======== Data lines

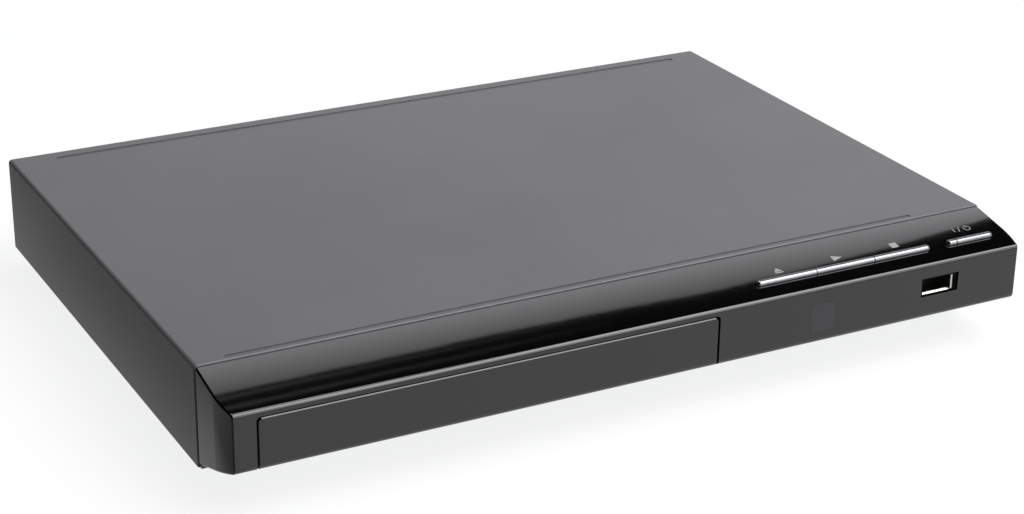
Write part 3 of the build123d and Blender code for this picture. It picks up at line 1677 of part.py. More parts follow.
def make_heat_sink():
    x = power_board_left + sink_across
    y = power_board_front + sink_along
    top = board_top_z + sink_height
    sink = block(x, x + sink_plate, y, y + sink_length, board_top_z, top)
    pitch = sink_length / sink_fins
    for i in range(sink_fins):
        fin_y = y + (i + 0.5) * pitch
        sink += block(x + sink_plate - weld, x + sink_reach, fin_y - 0.7, fin_y + 0.7, board_top_z + 1, top)
    return sink


def make_fuse():
    x = power_board_left + fuse_across
    y = power_board_front + fuse_along
    z = board_top_z + fuse_rise
    fuse = bar_y(x, z, y, y + fuse_length, fuse_radius)
    for clip_y in (y + 1.0, y + fuse_length - 3.0):
        fuse += block(x - 1.5, x + 1.5, clip_y, clip_y + 2, board_top_z, z)
    return fuse


def make_front_ribbon():
    start_y = front_board_y + front_board_thickness
    start_z = front_board_top - ribbon_drop
    low_z = board_top_z + ribbon_rise
    climb = [main_board_front + behind for behind in ribbon_climb]
    path = FilletPolyline(
        (start_y, start_z),
        (start_y + ribbon_runs[0], start_z),
        (start_y + ribbon_runs[1], low_z),
        (climb[0], low_z),
        (climb[1], low_z + ribbon_step),
        (climb[2], board_top_z + ribbon_end_rise),
        radius=ribbon_bend,
    )
    face = Plane.YZ.offset(main_board_left + ribbon_across) * trace(path, ribbon_thickness)
    return extrude(face, ribbon_width)


def make_power_harness():
    start_x = main_board_right - harness_from_edge
    end_x = power_board_left + harness_to_edge
    start_y = main_board_front + harness_along
    end_y = power_board_front + harness_lane
    across = end_x - start_x
    along = end_y - start_y
    lead = Plane(origin=(start_x, start_y, board_top_z), x_dir=(across, along, 0), z_dir=(along, -across, 0))
    reach = (across**2 + along**2) ** 0.5
    path = lead * FilletPolyline(
        (0, 0), (0, harness_rise), (reach, harness_rise), (reach, 0), radius=harness_bend
    )
    section = Plane(origin=lead.origin, z_dir=(0, 0, 1)) * Circle(wire_radius)
    wire = sweep(section, path)
    harness = Part()
    for i in range(harness_wires):
        harness += Pos(0, i * harness_pitch, 0) * wire
    return harness


makers = {
    "top_cover": make_top_cover,
    "bottom_chassis": make_bottom_chassis,
    "rear_panel": make_rear_panel,
    "front_bezel": make_front_bezel,
    "feet": make_feet,
    "foot_pads": make_foot_pads,
    "cover_screws": make_cover_screws,
    "ir_window": make_ir_window,
    "ir_receiver": make_ir_receiver,
    "led_lens": make_led_lens,
    "front_board": make_front_board,
    "tact_switches": make_tact_switches,
    "usb_shell": make_usb_shell,
    "usb_tongue": make_usb_tongue,
    "main_board": make_main_board,
    "main_chips": make_main_chips,
    "hdmi_socket": make_hdmi_socket,
    "jack_block": make_jack_block,
    "jack_shells": make_jack_shells,
    "mains_inlet": make_mains_inlet,
    "inlet_pins": make_inlet_pins,
    "power_board": make_power_board,
    "transformer": make_transformer,
    "bulk_capacitor": make_bulk_capacitor,
    "small_capacitors": make_small_capacitors,
    "heat_sink": make_heat_sink,
    "fuse": make_fuse,
    "front_ribbon": make_front_ribbon,
    "power_harness": make_power_harness,
    "board_screws": make_board_screws,
    "loader_frame": make_loader_frame,
    "loader_screws": make_loader_screws,
    "clamp_bridge": make_clamp_bridge,
    "loading_motor": make_loading_motor,
    "loading_belt": make_loading_belt,
    "pivot_rod": make_pivot_rod,
    "disc_tray": make_disc_tray,
    "tray_door": make_tray_door,
    "motor_pulley": make_motor_pulley,
    "pulley_gear": make_pulley_gear,
    "drive_gear": make_drive_gear,
    "cam_slider": make_cam_slider,
    "traverse_frame": make_traverse_frame,
    "guide_rods": make_guide_rods,
    "spindle_motor": make_spindle_motor,
    "sled_motor": make_sled_motor,
    "spindle_rotor": make_spindle_rotor,
    "turntable": make_turntable,
    "clamper": make_clamper,
    "clamp_yoke": make_clamp_yoke,
    "optical_pickup": make_optical_pickup,
    "objective_lens": make_objective_lens,
    "sled_gear": make_sled_gear,
    "sled_pinion": make_sled_pinion,
    "eject_button": lambda: make_button(
        button_edges[0], button_edges[1] - button_gap / 2, button_plungers[0], True, False
    ),
    "play_button": lambda: make_button(
        button_edges[1] + button_gap / 2, button_edges[2] - button_gap / 2, button_plungers[1], False, False
    ),
    "stop_button": lambda: make_button(
        button_edges[2] + button_gap / 2, button_edges[3], button_plungers[2], False, True
    ),
    "power_button": lambda: make_button(power_left, power_right, power_plunger, False, True),
}

os.makedirs("parts", exist_ok=True)
for node_name, maker in makers.items():
    export_step(maker(), f"parts/{node_name}.step")
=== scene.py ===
import json
import math

import bmesh
import bpy
from mathutils import Matrix, Vector


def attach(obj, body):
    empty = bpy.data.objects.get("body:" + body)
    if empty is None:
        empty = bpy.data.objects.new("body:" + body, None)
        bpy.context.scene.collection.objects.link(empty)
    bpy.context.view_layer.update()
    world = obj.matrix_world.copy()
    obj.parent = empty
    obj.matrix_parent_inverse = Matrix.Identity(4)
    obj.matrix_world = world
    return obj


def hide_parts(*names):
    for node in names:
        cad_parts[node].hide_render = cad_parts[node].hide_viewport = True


# A slim disc player with a loading tray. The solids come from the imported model; this script
# gives them their finishes and adds the small pieces that are printed, stamped or soldered on.
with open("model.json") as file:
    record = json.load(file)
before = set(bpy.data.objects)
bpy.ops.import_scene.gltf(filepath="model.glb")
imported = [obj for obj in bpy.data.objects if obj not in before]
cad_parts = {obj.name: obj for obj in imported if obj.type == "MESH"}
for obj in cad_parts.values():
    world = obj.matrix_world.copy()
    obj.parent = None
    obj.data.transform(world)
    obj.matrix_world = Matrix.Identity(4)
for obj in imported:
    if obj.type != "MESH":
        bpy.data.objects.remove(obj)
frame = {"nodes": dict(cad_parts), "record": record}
NODES = frame["nodes"]
BODIES = frame["record"]["behaviour"]["bodies"]
BODY_OF = {node: body for body, nodes in BODIES.items() for node in nodes}
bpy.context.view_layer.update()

MM = 0.001

# ---------------------------------------------------------------- sizes shared with the solids, in mm
COVER_FRONT = -80.1
SLOPE = math.radians(11.2)
SLOPE_TOP = 37.9
SLOPE_GAP = 0.3  # from the cover's front edge to the start of the slope
BUTTON_FORWARD = 15.6  # from the cover's front edge to the middle of the round bars
BUTTON_RADIUS = 1.3
SOCKET_X = 103.0  # middle of the front serial bus socket
SOCKET_Z = 25.6
VIDEO_X = 45.0  # middle of the digital video socket
BOARD_TOP = 14.5
# Each rear jack's x and z, and the colour of its insert.
JACKS = {
    "audio_left": (64.0, 16.6, "#e9e7e2"),
    "audio_right": (64.0, 29.2, "#b3202a"),
    "video": (77.0, 16.6, "#d9b21d"),
    "component_y": (77.0, 29.2, "#2f8b45"),
    "component_pb": (90.0, 16.6, "#2456a6"),
    "component_pr": (90.0, 29.2, "#b3202a"),
    "coaxial": (31.0, 16.6, "#d8772a"),
}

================

• Stated task: Filter the listing above by the word "with"; copy each line that passes.

• The completed task:
# A slim disc player with a loading tray. The solids come from the imported model; this script
with open("model.json") as file:
# ---------------------------------------------------------------- sizes shared with the solids, in mm